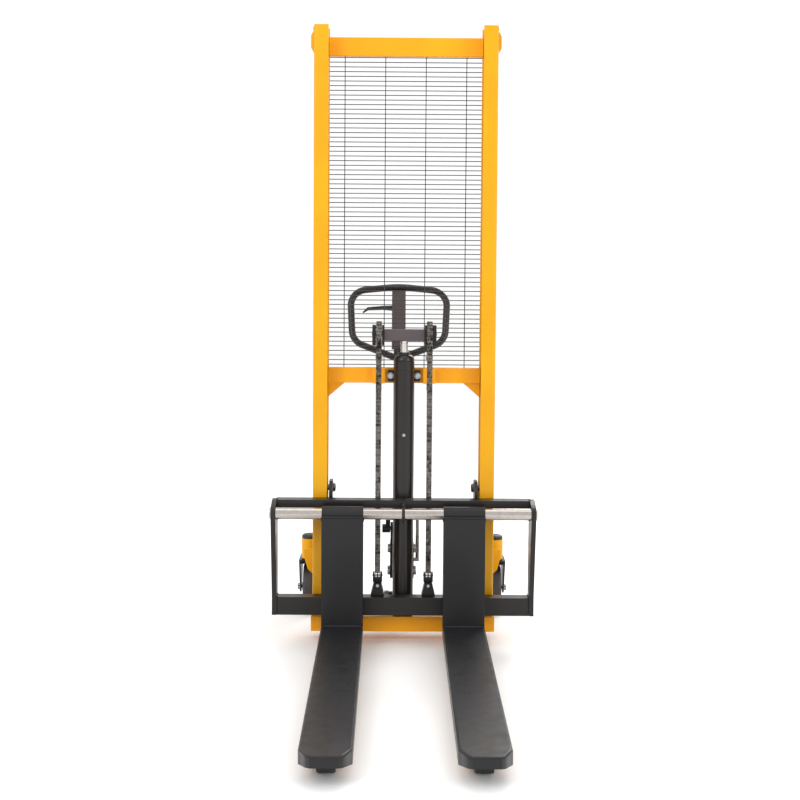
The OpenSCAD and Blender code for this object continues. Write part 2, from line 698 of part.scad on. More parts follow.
module release_rod() color(steel) at_mast() {
    translate([rod_side_x, rod_side_y, 236]) cylinder(r = 6.5, h = 172);
    block(pump_x + 41 + seat_gap, rod_side_x + 6, rod_side_y - 7, rod_side_y + 3, 232, 244);
}

module pump_plunger() color(steel) at_mast()
    translate([handle_x, plunger_y, 268]) cylinder(d = plunger_d, h = pivot_z - cam_drop - cam_r - seat_gap - 268);

module foot_pedal() color(black) at_mast() difference() {
    union() {
        translate([0, pedal_y, pedal_z]) rod_x(17, -74, -38);
        plate_yz([[pedal_y, pedal_z - 8], [pedal_y, pedal_z + 8], [pedal_y + 52, pedal_z + 18],
            [pedal_y + 52, pedal_z + 4]], -64, -48);
        block(-64, 10, pedal_y + 34, pedal_y + 50, pedal_z + 6, pedal_z + 16);
        plate_yz([[pedal_y + 36, pedal_z + 2], [pedal_y + 36, pedal_z + 16], [pedal_y + 170, pedal_z + 58],
            [pedal_y + 170, pedal_z + 42]], -6, 10);
        plate_yz([[pedal_y + 166, pedal_z + 40], [pedal_y + 166, pedal_z + 58], [pedal_y + 250, pedal_z + 66],
            [pedal_y + 250, pedal_z + 56]], -31, 35);
    }
    translate([0, pedal_y, pedal_z]) rod_x(7 + run_fit, -80, -30);
}

// ---- the pieces ----

mast_upright(-1);  // mast_upright_left
mast_upright(1);  // mast_upright_right
mast_top_beam();
mast_mid_beam();
mast_gussets();
base_beam();
base_leg(-1);  // base_leg_left
base_leg(1);  // base_leg_right
front_axles();
caster_arm(-1);  // caster_arm_left
caster_arm(1);  // caster_arm_right
caster_caps();
guard_mesh();
lift_cylinder();
cylinder_gland();
cylinder_clamp();
clamp_bolts();
bleed_screw();
hydraulic_block();
pump_body();
pump_bolts();
handle_pivot_pin();
rear_chain_anchors();
chain_rear();
ram();
crosshead();
sheave_cheeks();
sheave_pins();
chain_wraps();
sheave(-1);  // sheave_left
sheave(1);  // sheave_right
carriage_top_beam();
carriage_lower_beam();
carriage_end_plates();
carriage_side_plates();
fork_shaft();
roller_pins();
front_chain_anchors();
chain_front();
mast_roller(-1, mast_roller_zs[0]);  // mast_roller_lower_left
mast_roller(1, mast_roller_zs[0]);  // mast_roller_lower_right
mast_roller(-1, mast_roller_zs[1]);  // mast_roller_upper_left
mast_roller(1, mast_roller_zs[1]);  // mast_roller_upper_right
fork(-1);  // fork_left
fork(1);  // fork_right
front_roller(-1);  // front_roller_left
front_roller(1);  // front_roller_right
caster_fork(-1);  // caster_fork_left
caster_fork(1);  // caster_fork_right
caster_wheel(-1);  // caster_wheel_left
caster_wheel(1);  // caster_wheel_right
caster_brake(-1);  // caster_brake_left
caster_brake(1);  // caster_brake_right
handle_arm();
handle_loop();
handle_plate();
release_lever();
release_rod();
pump_plunger();
foot_pedal();
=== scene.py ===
"""Manual hydraulic walkie stacker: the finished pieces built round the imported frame.

Sizes in the builders are millimetres from the mast's front face, the middle line and the floor.
"""

import json
import math

import bpy
import numpy as np
from mathutils import Matrix, Vector


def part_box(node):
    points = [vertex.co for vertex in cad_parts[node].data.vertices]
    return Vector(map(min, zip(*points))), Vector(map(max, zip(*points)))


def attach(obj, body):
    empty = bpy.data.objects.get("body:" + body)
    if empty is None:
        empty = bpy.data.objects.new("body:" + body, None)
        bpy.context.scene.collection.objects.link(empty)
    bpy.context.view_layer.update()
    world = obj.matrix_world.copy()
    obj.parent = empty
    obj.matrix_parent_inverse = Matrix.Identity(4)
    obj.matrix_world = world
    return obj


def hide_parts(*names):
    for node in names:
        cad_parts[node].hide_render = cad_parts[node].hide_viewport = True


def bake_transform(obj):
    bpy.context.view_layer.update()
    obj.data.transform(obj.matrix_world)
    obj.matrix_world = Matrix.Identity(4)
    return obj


bl_info = {
    "name": "Walkie stacker",
    "version": (1, 0, 0),
    "blender": (4, 5, 0),
    "location": "3D View > Sidebar > Stacker",
    "description": "Builds the pieces, finishes and studio of a manual hydraulic stacker",
    "category": "Add Mesh",
}

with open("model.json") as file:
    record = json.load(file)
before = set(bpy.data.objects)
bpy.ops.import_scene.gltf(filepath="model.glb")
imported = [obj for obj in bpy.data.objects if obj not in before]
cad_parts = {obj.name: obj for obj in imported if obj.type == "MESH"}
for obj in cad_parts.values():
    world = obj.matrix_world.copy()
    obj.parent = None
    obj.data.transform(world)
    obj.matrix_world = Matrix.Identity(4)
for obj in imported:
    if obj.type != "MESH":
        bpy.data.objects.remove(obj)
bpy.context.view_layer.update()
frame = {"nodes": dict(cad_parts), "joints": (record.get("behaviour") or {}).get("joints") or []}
MM = 0.001
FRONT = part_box("mast_upright_right")[0].y  # the mast's front face, in the frame's metres
SIDES = {"left": -1, "right": 1}


def node_box(node):
    """A CAD node's lowest and highest corners in millimetres from the mast's front face."""
    shift = Vector((0, FRONT, 0))
    return tuple((corner - shift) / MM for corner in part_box(node))


# ---- sizes and colours that a user would change ----


def linear(colour):
    """An sRGB hex colour as linear red, green, blue and alpha."""
    parts = [int(colour[i : i + 2], 16) / 255 for i in (1, 3, 5)]
    return (*((c / 12.92 if c <= 0.04045 else ((c + 0.055) / 1.055) ** 2.4) for c in parts), 1.0)


def colour_property(name, description, default):
    return bpy.props.FloatVectorProperty(
        name=name, description=description, subtype="COLOR", size=4, min=0, max=1, default=linear(default)
    )


def size_property(name, description, default):
    return bpy.props.FloatProperty(name=name, description=description, default=default, min=0.05, max=40)


class StackerSizes(bpy.types.PropertyGroup):
    edge_plate: size_property("Plate edge", "Rounding of cut plate edges, in millimetres", 1.2)
    edge_section: size_property("Section edge", "Rounding of rolled section edges, in millimetres", 2.6)
    edge_fork: size_property("Fork edge", "Rounding of a fork's pressed upper edges, in millimetres", 7.0)
    edge_small: size_property("Fitting edge", "Chamfer of nuts, pins and small fittings, in millimetres", 0.7)
    weld_radius: size_property("Weld bead", "Radius of a weld bead, in millimetres", 3.2)
    weld_pitch: size_property("Weld ripple", "Spacing of the ripples along a weld, in millimetres", 3.4)
    chain_pitch: size_property("Chain pitch", "Distance between two chain pins, in millimetres", 12.7)


class StackerColours(bpy.types.PropertyGroup):
    mast: colour_property("Mast", "Enamel of the mast", "#dc9f00")
    # painted shade: the base colour is a more orange yellow than the mast, for the shade on the base and cross beams
    base: colour_property("Base", "Enamel of the base and cross beams", "#f0a200")
    black: colour_property("Black", "Enamel of the carriage and pump", "#171413")
    fork: colour_property("Forks", "Enamel of the forks", "#1c1c1e")
    plum: colour_property("Crosshead", "Enamel of the crosshead and handle plate", "#4c4142")
    zinc: colour_property("Zinc", "Galvanised wire and fasteners", "#4a4846")
    tyre: colour_property("Tyre", "Polyurethane of the wheels", "#2f2f31")


class StackerPiece:
    """What every operator here shares."""

    bl_options = {"REGISTER", "UNDO"}


def sizes():
    return bpy.context.scene.stacker_sizes


# ---- modelling helpers ----


def only(obj=None):
    """Leaves obj, or nothing, selected in Object Mode."""
    if bpy.context.mode != "OBJECT":
        bpy.ops.object.mode_set(mode="OBJECT")
    bpy.ops.object.select_all(action="DESELECT")
    if obj:
        obj.select_set(True)
        bpy.context.view_layer.objects.active = obj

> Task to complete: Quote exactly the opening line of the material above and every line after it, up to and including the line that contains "translate([handle_x, plunger_y, 268])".

> Output below:
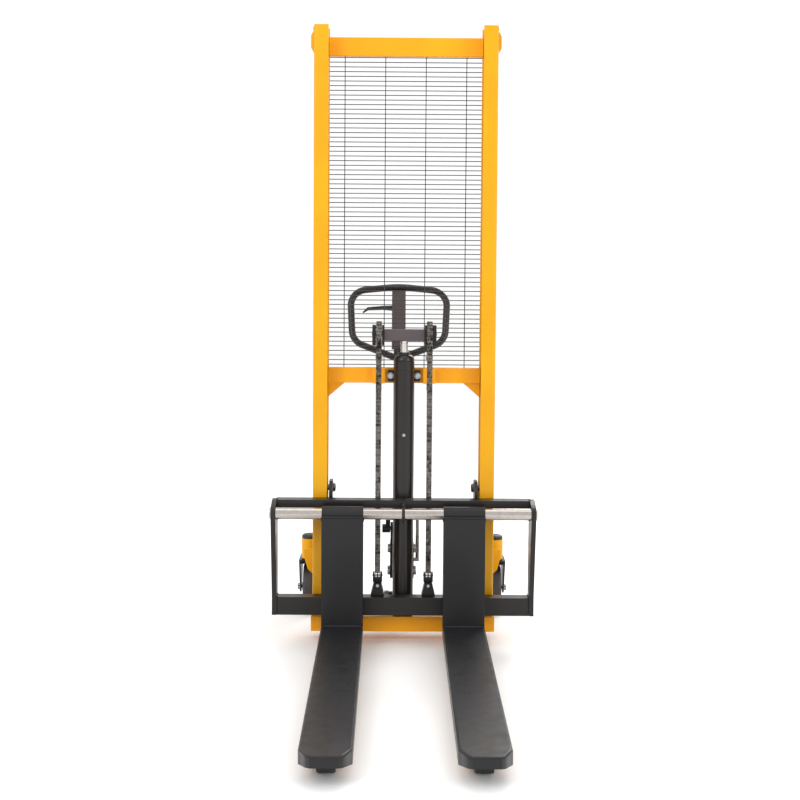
The OpenSCAD and Blender code for this object continues. Write part 2, from line 698 of part.scad on. More parts follow.
module release_rod() color(steel) at_mast() {
    translate([rod_side_x, rod_side_y, 236]) cylinder(r = 6.5, h = 172);
    block(pump_x + 41 + seat_gap, rod_side_x + 6, rod_side_y - 7, rod_side_y + 3, 232, 244);
}

module pump_plunger() color(steel) at_mast()
    translate([handle_x, plunger_y, 268]) cylinder(d = plunger_d, h = pivot_z - cam_drop - cam_r - seat_gap - 268);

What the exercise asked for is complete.